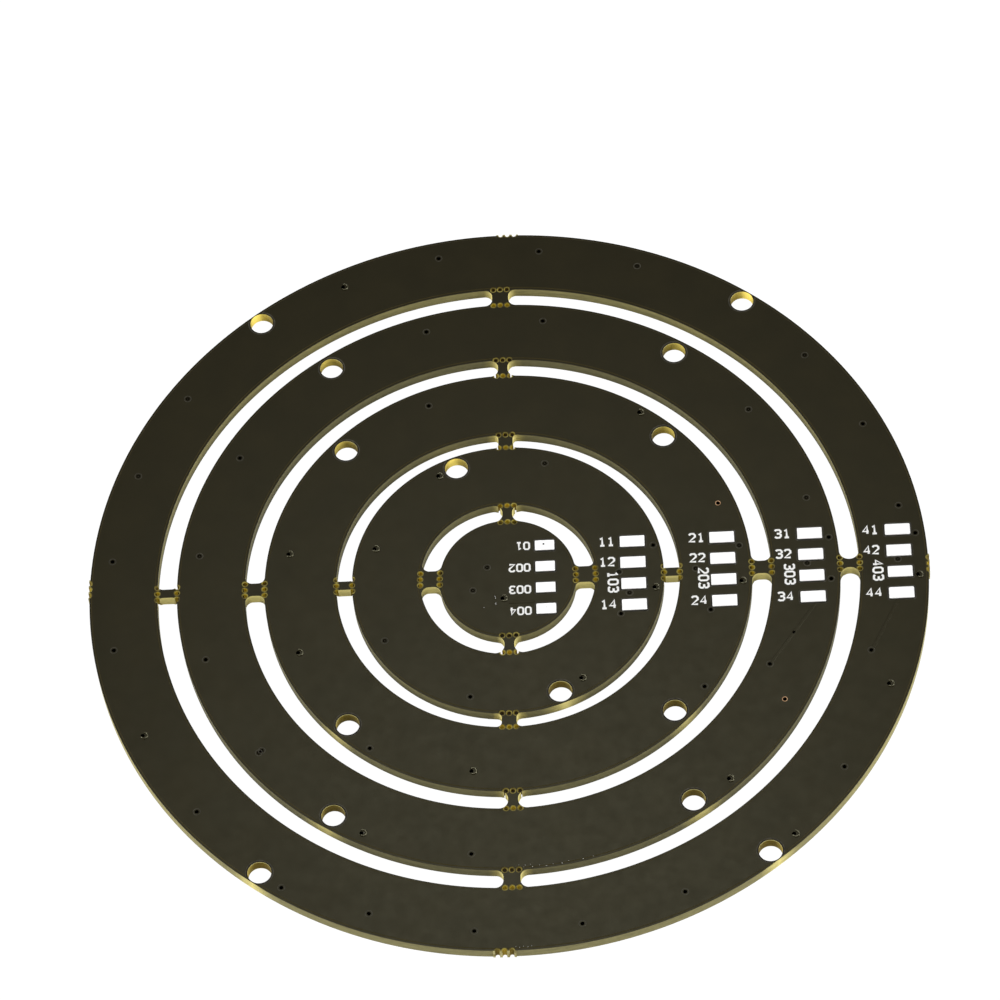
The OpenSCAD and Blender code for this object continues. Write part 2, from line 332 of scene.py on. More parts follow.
def blotchMaterial(name, low, middle, high, scale, roughness, bump=0.01, **sockets):
    # three tones in patches, with a fine uneven surface
    material, tree, shader = newMaterial(name, middle, roughness, **sockets)
    patch = noiseOf(tree, scale, detail=4)
    tree.links.new(ramp(tree, patch, (0.28, low), (0.5, middle), (0.74, high)), shader.inputs["Base Color"])
    spread(tree, shader, noiseOf(tree, scale * 2.5, detail=4), roughness - 0.06, roughness + 0.08)
    bumpFrom(tree, shader, patch, bump * mm, 0.6)
    return material


maskMaterial = solderMaskMaterial()
meniscusMaterial = solderMaskMaterial("thickSolderMask", 0.12, 1.0, 1.6)
# painted highlight: mask 3.6 times lighter, for the slope at a copper pour's edge
slopeHighlightMaterial = solderMaskMaterial("pourSlopeMaskPaintedHighlight", 0.4, 0.3, 3.6)
routedMaterial = laminateMaterial("routedLaminate", thick=(0.24, 0.218, 0.1), paintedGlow=(0.92, 0.8, 0.29),
                                  streak=0.74, lip=(0.06, 0.048, 0.022), glow=0.4)
drilledMaterial = laminateMaterial("drilledLaminate", thick=(0.21, 0.15, 0.003), paintedGlow=(1.0, 0.8, 0.17),
                                   streak=0.8, lip=(0.8, 0.74, 0.34), glow=0.7)
# darker than the routed wall: painted shade inside the small bite holes
bittenMaterial = laminateMaterial("bittenLaminate", thick=(0.07, 0.045, 0.002), paintedGlow=(0.6, 0.43, 0.025),
                                  streak=0.7, lip=(0.2, 0.16, 0.03), glow=0.14)
# three tones, the size of the patches, the roughness and the depth of the surface
snappedMaterial = blotchMaterial("snappedLaminate", (0.2, 0.16, 0.04), (0.42, 0.37, 0.14), (0.66, 0.6, 0.3),
                                 1800, 0.6, 0.05, Specular_IOR_Level=0.25)
bareMaterial = blotchMaterial("bareLaminate", (0.05, 0.036, 0.003), (0.2, 0.155, 0.018), (0.42, 0.36, 0.08),
                              1500, 0.5, 0.02, Specular_IOR_Level=0.3)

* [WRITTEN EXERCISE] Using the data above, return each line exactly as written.

* [SOLUTION TO THIS TASK]
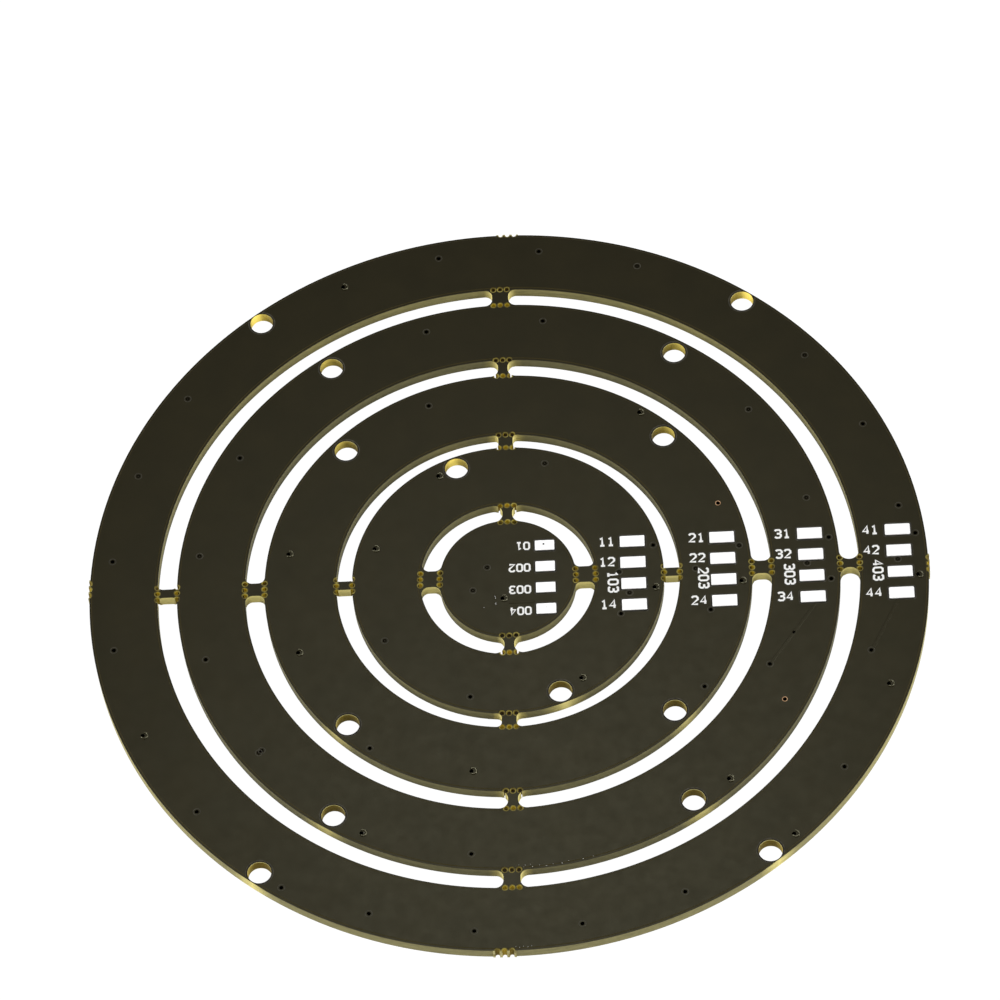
The OpenSCAD and Blender code for this object continues. Write part 2, from line 332 of scene.py on. More parts follow.
def blotchMaterial(name, low, middle, high, scale, roughness, bump=0.01, **sockets):
    # three tones in patches, with a fine uneven surface
    material, tree, shader = newMaterial(name, middle, roughness, **sockets)
    patch = noiseOf(tree, scale, detail=4)
    tree.links.new(ramp(tree, patch, (0.28, low), (0.5, middle), (0.74, high)), shader.inputs["Base Color"])
    spread(tree, shader, noiseOf(tree, scale * 2.5, detail=4), roughness - 0.06, roughness + 0.08)
    bumpFrom(tree, shader, patch, bump * mm, 0.6)
    return material


maskMaterial = solderMaskMaterial()
meniscusMaterial = solderMaskMaterial("thickSolderMask", 0.12, 1.0, 1.6)
# painted highlight: mask 3.6 times lighter, for the slope at a copper pour's edge
slopeHighlightMaterial = solderMaskMaterial("pourSlopeMaskPaintedHighlight", 0.4, 0.3, 3.6)
routedMaterial = laminateMaterial("routedLaminate", thick=(0.24, 0.218, 0.1), paintedGlow=(0.92, 0.8, 0.29),
                                  streak=0.74, lip=(0.06, 0.048, 0.022), glow=0.4)
drilledMaterial = laminateMaterial("drilledLaminate", thick=(0.21, 0.15, 0.003), paintedGlow=(1.0, 0.8, 0.17),
                                   streak=0.8, lip=(0.8, 0.74, 0.34), glow=0.7)
# darker than the routed wall: painted shade inside the small bite holes
bittenMaterial = laminateMaterial("bittenLaminate", thick=(0.07, 0.045, 0.002), paintedGlow=(0.6, 0.43, 0.025),
                                  streak=0.7, lip=(0.2, 0.16, 0.03), glow=0.14)
# three tones, the size of the patches, the roughness and the depth of the surface
snappedMaterial = blotchMaterial("snappedLaminate", (0.2, 0.16, 0.04), (0.42, 0.37, 0.14), (0.66, 0.6, 0.3),
                                 1800, 0.6, 0.05, Specular_IOR_Level=0.25)
bareMaterial = blotchMaterial("bareLaminate", (0.05, 0.036, 0.003), (0.2, 0.155, 0.018), (0.42, 0.36, 0.08),
                              1500, 0.5, 0.02, Specular_IOR_Level=0.3)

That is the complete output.